Zaha Hadid is globally recognised as one of the most important architects of the modern period, frequently credited with developing a whole new architectural language in her quest for what she described as ‘complex, dynamic and fluid spaces.’ 

Born in Baghdad, Iraq in 1950, Zaha was schooled in Iraq, Switzerland, and England, before studying mathematics at the American University of Beirut, Lebanon. After moving to London from Beirut in 1972, Hadid soon enrolled to study architecture at the Architectural Association and was awarded the prestigious Diploma Prize in 1977. Hadid then went to work for her former professors Rem Koolhaas and Elia Zenghelis at the Office for Metropolitan Architecture (OMA), Rotterdam.  

In 1979, she founded her eponymous practice Zaha Hadid Architects (ZHA) in London, which went on to design works such as the Vitra Fire Station in Weil am Rhein, Austria (1994), MAXXI Museum in Rome, Italy (2009), London Aquatics Centre in London, England (2004), Dongdaemun Design Plaza in Seoul, South Korea (2014), and Heydar Aliyev Centre in Baku, Azerbaijan (2012). 

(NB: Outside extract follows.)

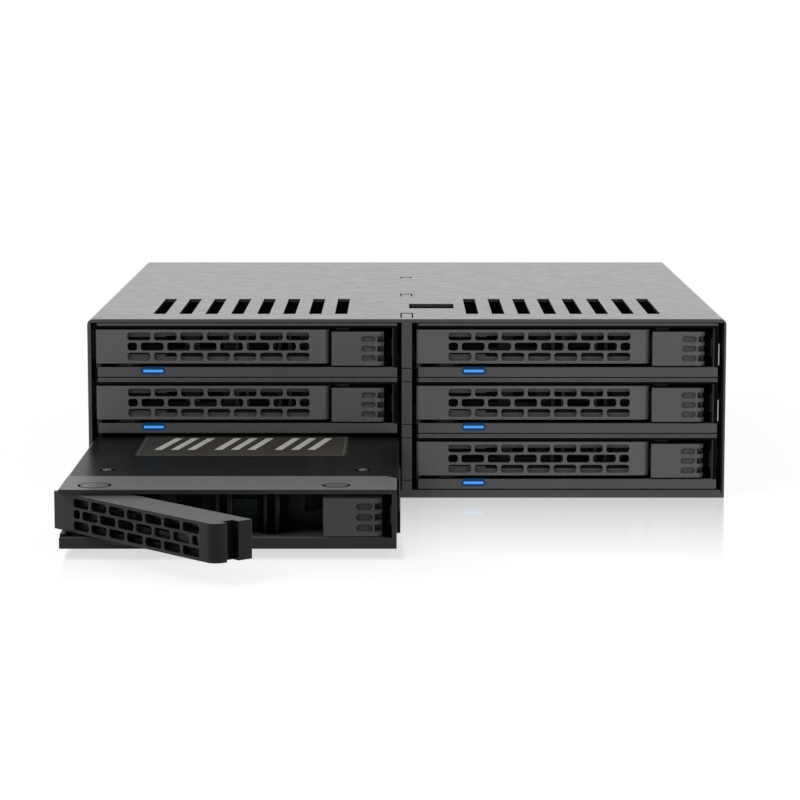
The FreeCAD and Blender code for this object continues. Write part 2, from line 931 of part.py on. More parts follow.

Zaha’s outstanding contribution to architecture and the arts was recognised during her life with numerous awards, including the Stirling Prize (2010 and 2011). She was the first female recipient of the Pritzker Prize (2004) and the first women (in her own right) to receive the Royal Gold Medal in recognition of her lifetime’s work (2015). She died, at the age of 65, in 2016.